The man’s face reddened and his prominent nose seemed to twitch nervously like a rabbit’s. He had a wild mop of curly hair, the same sandy color as his whiskers, which somehow added to his look of comic confusion.
“Well, uh, actually it was just a spur of the moment advertising tactic, you might say.” The man chuckled, then gulped. “I was hoping I might make a lucky sale.”
“A lucky sale?” Joe regarded him with a puzzled frown. “A sale of what?”
“The samurai sword you saw. It’
s a katana, or long sword, of excellent workmanship, dating from the early eighteenth century. I thought if I could catch Satoya’s eye, he might be interested enough to buy it.”
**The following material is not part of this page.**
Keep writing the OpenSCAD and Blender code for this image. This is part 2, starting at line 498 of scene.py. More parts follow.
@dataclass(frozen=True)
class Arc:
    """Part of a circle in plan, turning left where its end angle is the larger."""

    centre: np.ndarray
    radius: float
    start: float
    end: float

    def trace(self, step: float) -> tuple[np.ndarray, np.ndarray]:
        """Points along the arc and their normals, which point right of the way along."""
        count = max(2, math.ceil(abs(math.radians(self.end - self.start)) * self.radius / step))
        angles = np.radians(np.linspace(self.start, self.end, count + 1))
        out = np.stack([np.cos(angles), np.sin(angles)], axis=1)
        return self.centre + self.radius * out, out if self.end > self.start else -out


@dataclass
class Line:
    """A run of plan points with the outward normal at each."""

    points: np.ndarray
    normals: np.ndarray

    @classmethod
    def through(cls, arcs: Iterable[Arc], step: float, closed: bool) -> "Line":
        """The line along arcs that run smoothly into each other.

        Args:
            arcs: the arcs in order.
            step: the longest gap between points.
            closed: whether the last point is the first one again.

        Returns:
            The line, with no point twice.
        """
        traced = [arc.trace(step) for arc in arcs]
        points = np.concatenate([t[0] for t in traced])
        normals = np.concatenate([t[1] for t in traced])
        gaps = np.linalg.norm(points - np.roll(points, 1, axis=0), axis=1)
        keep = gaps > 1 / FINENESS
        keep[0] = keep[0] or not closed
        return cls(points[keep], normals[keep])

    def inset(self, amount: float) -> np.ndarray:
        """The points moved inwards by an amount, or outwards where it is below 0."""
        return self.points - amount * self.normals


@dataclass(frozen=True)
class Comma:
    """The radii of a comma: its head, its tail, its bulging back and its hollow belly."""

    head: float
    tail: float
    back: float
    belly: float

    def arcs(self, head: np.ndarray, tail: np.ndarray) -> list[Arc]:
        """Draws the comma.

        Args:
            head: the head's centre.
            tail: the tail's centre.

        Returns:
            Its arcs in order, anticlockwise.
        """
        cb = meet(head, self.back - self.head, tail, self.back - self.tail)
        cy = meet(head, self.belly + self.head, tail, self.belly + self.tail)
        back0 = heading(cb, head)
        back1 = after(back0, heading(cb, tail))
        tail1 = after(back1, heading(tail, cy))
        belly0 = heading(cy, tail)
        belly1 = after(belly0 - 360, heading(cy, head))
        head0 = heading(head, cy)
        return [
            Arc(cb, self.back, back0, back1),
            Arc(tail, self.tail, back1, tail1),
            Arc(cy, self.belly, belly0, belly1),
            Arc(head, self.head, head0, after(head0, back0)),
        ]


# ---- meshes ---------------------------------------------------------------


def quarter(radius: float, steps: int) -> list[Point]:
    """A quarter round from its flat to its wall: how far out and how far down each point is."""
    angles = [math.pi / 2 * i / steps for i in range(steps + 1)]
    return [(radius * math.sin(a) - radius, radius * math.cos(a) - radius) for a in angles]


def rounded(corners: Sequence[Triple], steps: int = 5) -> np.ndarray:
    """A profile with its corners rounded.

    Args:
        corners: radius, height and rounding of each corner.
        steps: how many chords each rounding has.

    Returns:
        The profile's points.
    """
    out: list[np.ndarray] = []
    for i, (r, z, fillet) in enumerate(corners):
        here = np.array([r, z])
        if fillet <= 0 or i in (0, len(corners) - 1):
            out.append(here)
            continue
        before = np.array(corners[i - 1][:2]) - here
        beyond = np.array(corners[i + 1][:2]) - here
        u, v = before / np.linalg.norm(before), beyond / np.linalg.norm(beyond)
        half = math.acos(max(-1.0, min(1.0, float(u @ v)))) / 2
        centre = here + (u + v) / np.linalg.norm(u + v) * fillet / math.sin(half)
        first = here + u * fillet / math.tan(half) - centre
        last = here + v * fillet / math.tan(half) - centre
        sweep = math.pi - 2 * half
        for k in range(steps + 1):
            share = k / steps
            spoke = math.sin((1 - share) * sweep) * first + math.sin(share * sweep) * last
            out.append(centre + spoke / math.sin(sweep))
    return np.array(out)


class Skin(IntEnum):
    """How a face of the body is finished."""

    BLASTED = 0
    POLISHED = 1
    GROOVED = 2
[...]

The man bent down and opened the larger of his two suitcases so the boys could look inside. To their astonishment, they saw that it contained a number of sheathed swords and daggers. “That’s my business—selling Oriental art objects—but as you see, I specialize in fine blades.”
Snapping his suitcase shut again, the man plucked a card from his wallet and handed it to the Hardys. It bore the name Axel Gorky with a phone number and cable address in Boston.
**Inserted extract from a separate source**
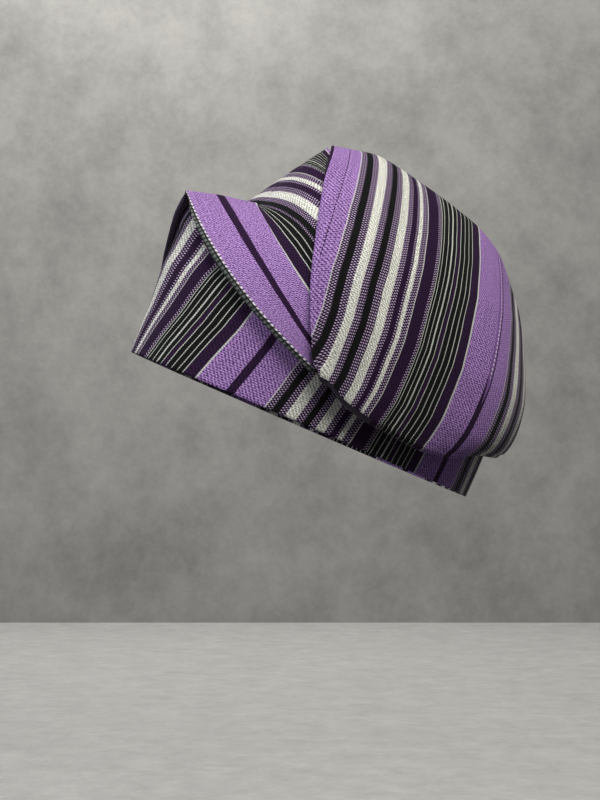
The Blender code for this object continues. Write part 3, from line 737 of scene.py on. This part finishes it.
wall_foot = toward * (CAMERA_DISTANCE - WALL_DISTANCE) + up * FLOOR_HEIGHT
corner = wall_foot - right * STAGE_WIDTH / 2
floor = stage_plane("floor", corner, right * STAGE_WIDTH, toward * FLOOR_LENGTH, FLOOR_PLASTER)
floor.visible_diffuse = False  # it throws no light up, so the undersides are as dark as in the photograph
stage_plane("backdrop", corner, right * STAGE_WIDTH, up * WALL_HEIGHT, WALL_PLASTER)


# Soft studio light: a large source high on the wearer's face side, a weak one opposite, one that brightens
# the wall on the face side, and a dim pale room.
def soft_light(name, place, aim, size, power, colour):
    lamp = bpy.data.lights.new(name, "AREA")
    lamp.shape = "SQUARE"
    lamp.size = size
    lamp.energy = power
    lamp.color = linear(colour)[:3]
    holder = bpy.data.objects.new(name, lamp)
    bpy.context.scene.collection.objects.link(holder)
    holder.location = place
    holder.rotation_euler = (aim - place).to_track_quat("-Z", "Y").to_euler()


cap_middle = up * 0.06
wall_top = wall_foot - right * 0.15 + up * 1.05
key_place = toward * 0.9 + right * 0.45 + up * 1.5
fill_place = toward * 0.5 - right * 1.5 + up * 0.6
wall_light_place = wall_top + toward * 0.7 - right * 0.15 + up * 0.7
soft_light("key", key_place, cap_middle, size=0.9, power=34.0, colour="#FFFCF8")
soft_light("fill", fill_place, cap_middle, size=0.8, power=14.0, colour="#F8F8FF")
soft_light("wall_light", wall_light_place, wall_top, size=0.5, power=17.0, colour="#FFFFFF")
room = bpy.data.worlds.new("room")
bpy.context.scene.world = room
room.use_nodes = True
room.node_tree.nodes["Background"].inputs["Color"].default_value = linear("#D9DADC")
room.node_tree.nodes["Background"].inputs["Strength"].default_value = 0.12

# The camera looks level at the wearer's left side, a little from the front. Its level is below the middle
# of the picture, so the lens is shifted up by as much, as a share of the picture's width.
IMAGE_WIDTH, IMAGE_HEIGHT = 600, 800
LEVEL_ROW = 446.4  # row of the picture that is level with the camera
lens = bpy.data.cameras.new("camera")
lens.sensor_fit = "HORIZONTAL"
lens.sensor_width = 36.0
lens.lens = 117.5
lens.shift_y = (LEVEL_ROW - IMAGE_HEIGHT / 2) / IMAGE_WIDTH
camera = bpy.data.objects.new("camera", lens)
bpy.context.scene.collection.objects.link(camera)
camera.location = toward * CAMERA_DISTANCE + up * CAMERA_HEIGHT
camera.rotation_euler = (-toward).to_track_quat("-Z", "Y").to_euler()
bpy.context.scene.camera = camera
bpy.context.scene.view_settings.view_transform = "Standard"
Joe said, “How did you know Mr. Satoya was coming to Bayport?”
“But I didn‘t,” Gorky replied, looking surprised at the question. “Had I known, I would have written beforehand to ask for a proper appointment! I myself just arrived in Bayport this evening, a short time before he did. When I saw the TV camera crews, I asked what was going on. Someone told me this famous Japanese industrialist was about to land—so I seized my chance.”
Gorky’s face went pink again. “Perhaps I did make a fool of myself, waving the sword as I did—but then one has to catch the customer’s attention in order to make a sale.”
“Any objection to telling us your business here in Bayport?” Frank asked stolidly.
“Of course not. I came to call on several customers—including the dancer Warlord. As you probably know, he uses various knives and swords in some of his dance numbers.”
Just then the two guests in front of him finished registering at the hotel desk. Gorky excused himself and moved up to sign for a room. He looked relieved at the chance to get away from the Hardys.
“Think he was leveling with us?” Joe muttered as the boys started back across the lobby.
Frank grinned dryly. “His story’s so nutty I’m inclined to buy it. Anyhow, he’s checking in at the Chilton, so we’ll know where to find him if we want to ask him more questions.”
Just then they saw their father and Mr. Kawanishi come into the hotel, accompanied by Chief Collig, head of the Bayport police force. Newsmen swarmed in after them, trying to snap pictures and pick up additional morsels of information for the next morning’s headline stories on the Japanese tycoon’s sensational disappearance.